Direction: Write every line of the material out exactly as shown.
— start of Information shown —
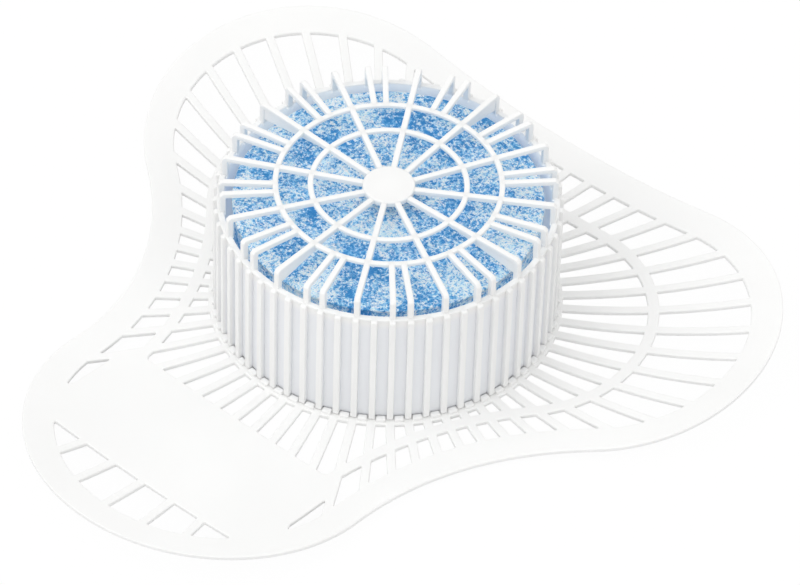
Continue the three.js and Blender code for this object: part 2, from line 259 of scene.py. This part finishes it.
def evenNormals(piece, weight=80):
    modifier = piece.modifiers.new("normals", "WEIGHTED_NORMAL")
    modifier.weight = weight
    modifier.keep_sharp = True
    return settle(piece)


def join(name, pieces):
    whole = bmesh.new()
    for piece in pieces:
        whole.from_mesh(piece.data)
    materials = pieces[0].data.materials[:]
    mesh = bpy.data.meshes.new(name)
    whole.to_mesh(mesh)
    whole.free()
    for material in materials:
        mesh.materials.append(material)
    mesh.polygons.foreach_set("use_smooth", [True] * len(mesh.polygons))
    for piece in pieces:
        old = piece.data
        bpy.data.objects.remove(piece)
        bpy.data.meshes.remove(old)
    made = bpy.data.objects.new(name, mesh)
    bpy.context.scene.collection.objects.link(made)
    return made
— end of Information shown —
Output of the exercise:
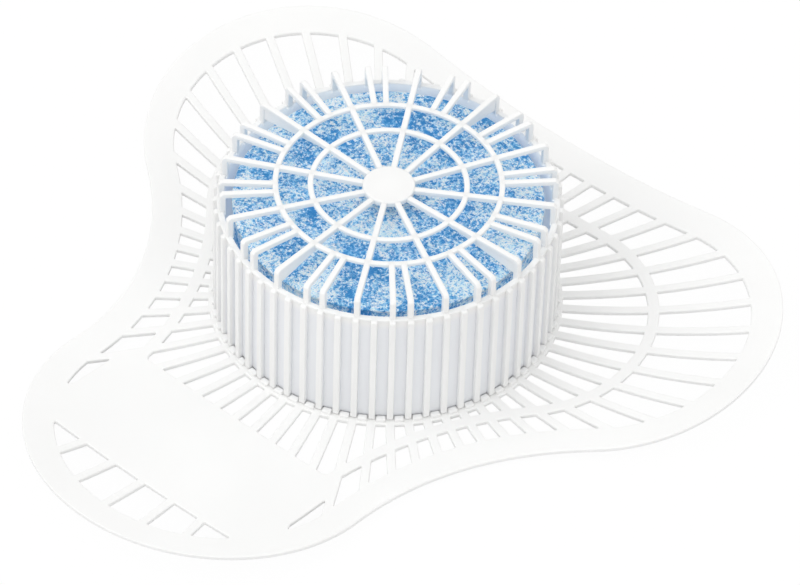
Continue the three.js and Blender code for this object: part 2, from line 259 of scene.py. This part finishes it.
def evenNormals(piece, weight=80):
    modifier = piece.modifiers.new("normals", "WEIGHTED_NORMAL")
    modifier.weight = weight
    modifier.keep_sharp = True
    return settle(piece)


def join(name, pieces):
    whole = bmesh.new()
    for piece in pieces:
        whole.from_mesh(piece.data)
    materials = pieces[0].data.materials[:]
    mesh = bpy.data.meshes.new(name)
    whole.to_mesh(mesh)
    whole.free()
    for material in materials:
        mesh.materials.append(material)
    mesh.polygons.foreach_set("use_smooth", [True] * len(mesh.polygons))
    for piece in pieces:
        old = piece.data
        bpy.data.objects.remove(piece)
        bpy.data.meshes.remove(old)
    made = bpy.data.objects.new(name, mesh)
    bpy.context.scene.collection.objects.link(made)
    return made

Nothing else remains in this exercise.